### THE PROBLEM
Write out all the data again, exactly as it stands.

### DATA PROVIDED
%%
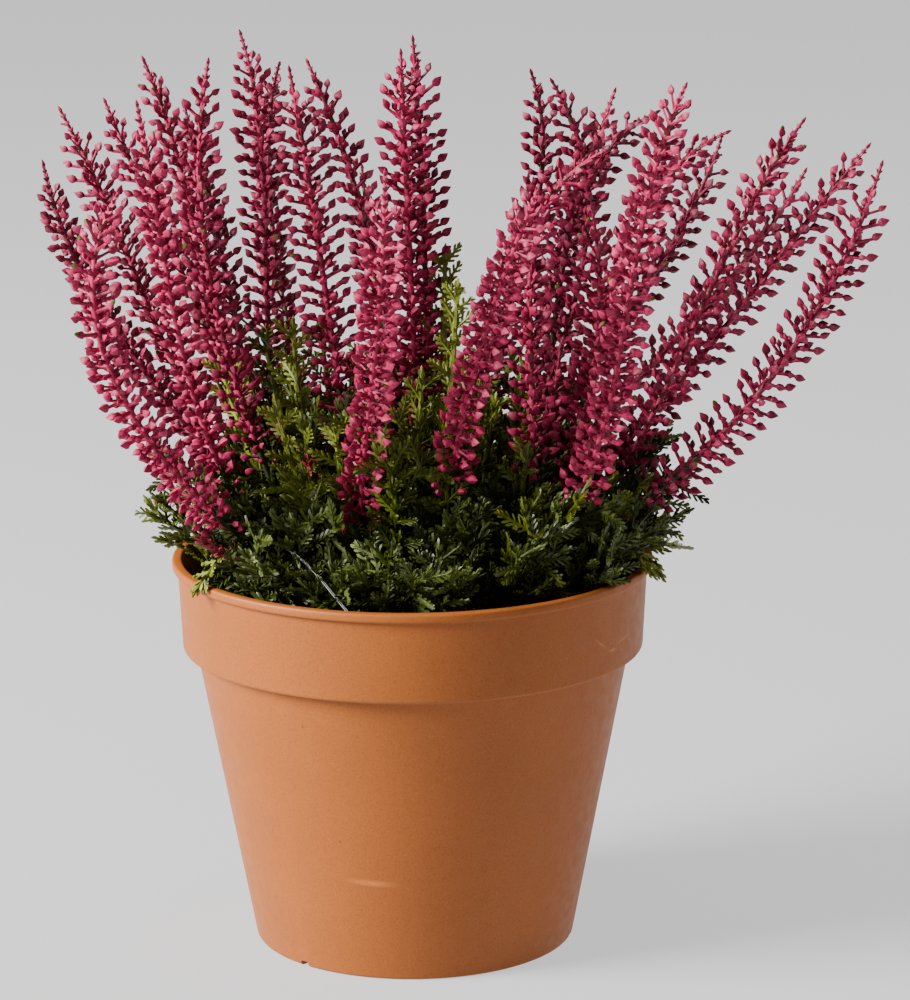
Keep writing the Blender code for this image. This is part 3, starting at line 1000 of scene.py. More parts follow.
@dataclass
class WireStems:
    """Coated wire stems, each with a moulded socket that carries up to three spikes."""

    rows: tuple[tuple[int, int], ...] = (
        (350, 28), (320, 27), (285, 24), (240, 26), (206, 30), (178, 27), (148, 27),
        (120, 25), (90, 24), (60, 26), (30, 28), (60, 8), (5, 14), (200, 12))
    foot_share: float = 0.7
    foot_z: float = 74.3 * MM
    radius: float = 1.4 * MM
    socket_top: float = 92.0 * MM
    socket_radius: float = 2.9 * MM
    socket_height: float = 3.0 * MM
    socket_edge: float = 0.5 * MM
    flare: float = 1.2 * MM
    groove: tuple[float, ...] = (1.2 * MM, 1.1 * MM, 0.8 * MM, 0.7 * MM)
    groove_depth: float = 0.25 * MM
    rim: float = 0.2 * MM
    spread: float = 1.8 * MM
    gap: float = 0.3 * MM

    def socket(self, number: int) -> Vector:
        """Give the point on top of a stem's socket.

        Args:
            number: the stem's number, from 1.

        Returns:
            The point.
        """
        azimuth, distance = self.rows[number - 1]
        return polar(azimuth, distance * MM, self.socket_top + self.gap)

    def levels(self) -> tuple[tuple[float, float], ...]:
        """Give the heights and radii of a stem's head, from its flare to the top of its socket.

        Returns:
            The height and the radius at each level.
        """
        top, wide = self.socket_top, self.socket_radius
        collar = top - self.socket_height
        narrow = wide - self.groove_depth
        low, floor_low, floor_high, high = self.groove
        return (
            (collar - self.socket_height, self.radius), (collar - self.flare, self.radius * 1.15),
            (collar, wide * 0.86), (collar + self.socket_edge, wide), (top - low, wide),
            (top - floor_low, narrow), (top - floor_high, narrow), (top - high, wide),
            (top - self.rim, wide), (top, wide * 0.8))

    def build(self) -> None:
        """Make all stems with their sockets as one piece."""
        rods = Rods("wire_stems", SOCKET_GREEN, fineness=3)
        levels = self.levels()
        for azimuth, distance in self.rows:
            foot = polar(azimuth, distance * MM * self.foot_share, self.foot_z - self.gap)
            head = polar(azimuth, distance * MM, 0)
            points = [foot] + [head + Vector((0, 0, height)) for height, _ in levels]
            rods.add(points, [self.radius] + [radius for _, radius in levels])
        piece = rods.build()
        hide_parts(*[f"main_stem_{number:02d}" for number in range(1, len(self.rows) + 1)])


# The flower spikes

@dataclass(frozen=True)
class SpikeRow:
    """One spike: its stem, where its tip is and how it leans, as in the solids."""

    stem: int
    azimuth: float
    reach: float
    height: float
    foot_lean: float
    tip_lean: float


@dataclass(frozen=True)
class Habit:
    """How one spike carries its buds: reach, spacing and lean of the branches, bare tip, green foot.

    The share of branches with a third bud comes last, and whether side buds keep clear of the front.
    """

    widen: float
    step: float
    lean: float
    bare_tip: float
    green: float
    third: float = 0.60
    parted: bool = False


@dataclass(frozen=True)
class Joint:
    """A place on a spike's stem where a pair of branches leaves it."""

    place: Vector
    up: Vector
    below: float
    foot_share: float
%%
### ANSWER FOR THE TASK
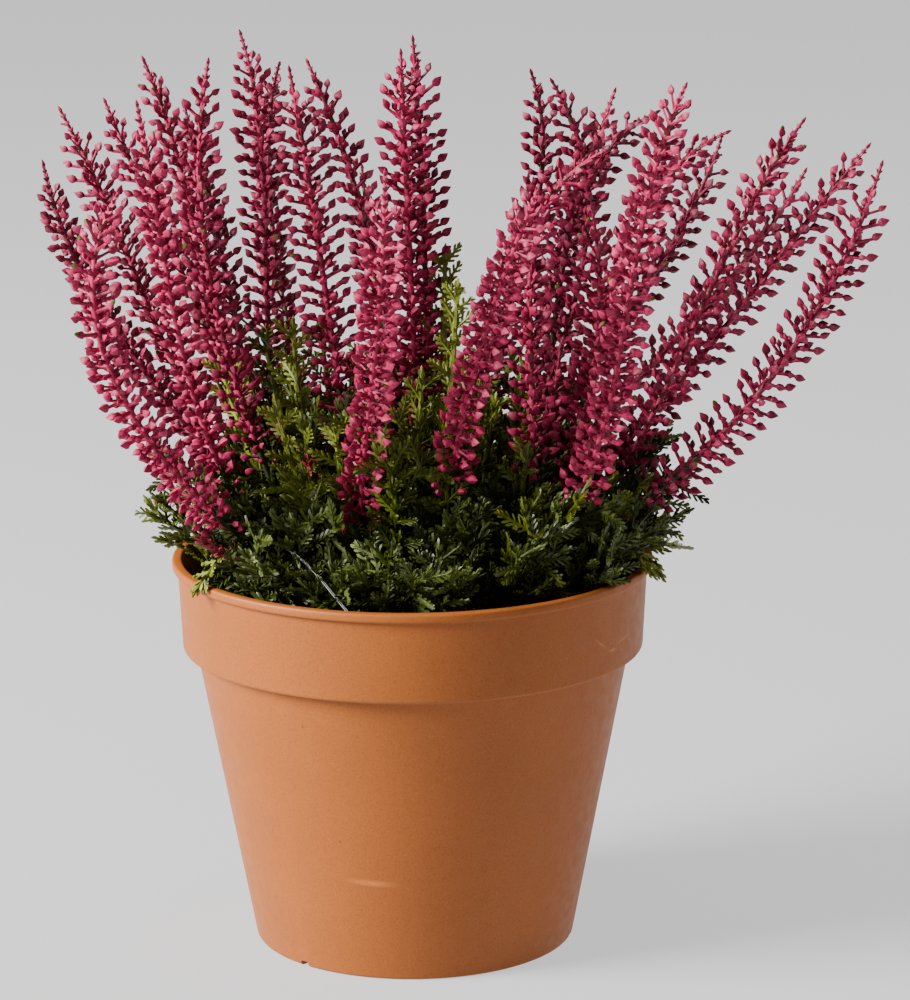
Keep writing the Blender code for this image. This is part 3, starting at line 1000 of scene.py. More parts follow.
@dataclass
class WireStems:
    """Coated wire stems, each with a moulded socket that carries up to three spikes."""

    rows: tuple[tuple[int, int], ...] = (
        (350, 28), (320, 27), (285, 24), (240, 26), (206, 30), (178, 27), (148, 27),
        (120, 25), (90, 24), (60, 26), (30, 28), (60, 8), (5, 14), (200, 12))
    foot_share: float = 0.7
    foot_z: float = 74.3 * MM
    radius: float = 1.4 * MM
    socket_top: float = 92.0 * MM
    socket_radius: float = 2.9 * MM
    socket_height: float = 3.0 * MM
    socket_edge: float = 0.5 * MM
    flare: float = 1.2 * MM
    groove: tuple[float, ...] = (1.2 * MM, 1.1 * MM, 0.8 * MM, 0.7 * MM)
    groove_depth: float = 0.25 * MM
    rim: float = 0.2 * MM
    spread: float = 1.8 * MM
    gap: float = 0.3 * MM

    def socket(self, number: int) -> Vector:
        """Give the point on top of a stem's socket.

        Args:
            number: the stem's number, from 1.

        Returns:
            The point.
        """
        azimuth, distance = self.rows[number - 1]
        return polar(azimuth, distance * MM, self.socket_top + self.gap)

    def levels(self) -> tuple[tuple[float, float], ...]:
        """Give the heights and radii of a stem's head, from its flare to the top of its socket.

        Returns:
            The height and the radius at each level.
        """
        top, wide = self.socket_top, self.socket_radius
        collar = top - self.socket_height
        narrow = wide - self.groove_depth
        low, floor_low, floor_high, high = self.groove
        return (
            (collar - self.socket_height, self.radius), (collar - self.flare, self.radius * 1.15),
            (collar, wide * 0.86), (collar + self.socket_edge, wide), (top - low, wide),
            (top - floor_low, narrow), (top - floor_high, narrow), (top - high, wide),
            (top - self.rim, wide), (top, wide * 0.8))

    def build(self) -> None:
        """Make all stems with their sockets as one piece."""
        rods = Rods("wire_stems", SOCKET_GREEN, fineness=3)
        levels = self.levels()
        for azimuth, distance in self.rows:
            foot = polar(azimuth, distance * MM * self.foot_share, self.foot_z - self.gap)
            head = polar(azimuth, distance * MM, 0)
            points = [foot] + [head + Vector((0, 0, height)) for height, _ in levels]
            rods.add(points, [self.radius] + [radius for _, radius in levels])
        piece = rods.build()
        hide_parts(*[f"main_stem_{number:02d}" for number in range(1, len(self.rows) + 1)])


# The flower spikes

@dataclass(frozen=True)
class SpikeRow:
    """One spike: its stem, where its tip is and how it leans, as in the solids."""

    stem: int
    azimuth: float
    reach: float
    height: float
    foot_lean: float
    tip_lean: float


@dataclass(frozen=True)
class Habit:
    """How one spike carries its buds: reach, spacing and lean of the branches, bare tip, green foot.

    The share of branches with a third bud comes last, and whether side buds keep clear of the front.
    """

    widen: float
    step: float
    lean: float
    bare_tip: float
    green: float
    third: float = 0.60
    parted: bool = False


@dataclass(frozen=True)
class Joint:
    """A place on a spike's stem where a pair of branches leaves it."""

    place: Vector
    up: Vector
    below: float
    foot_share: float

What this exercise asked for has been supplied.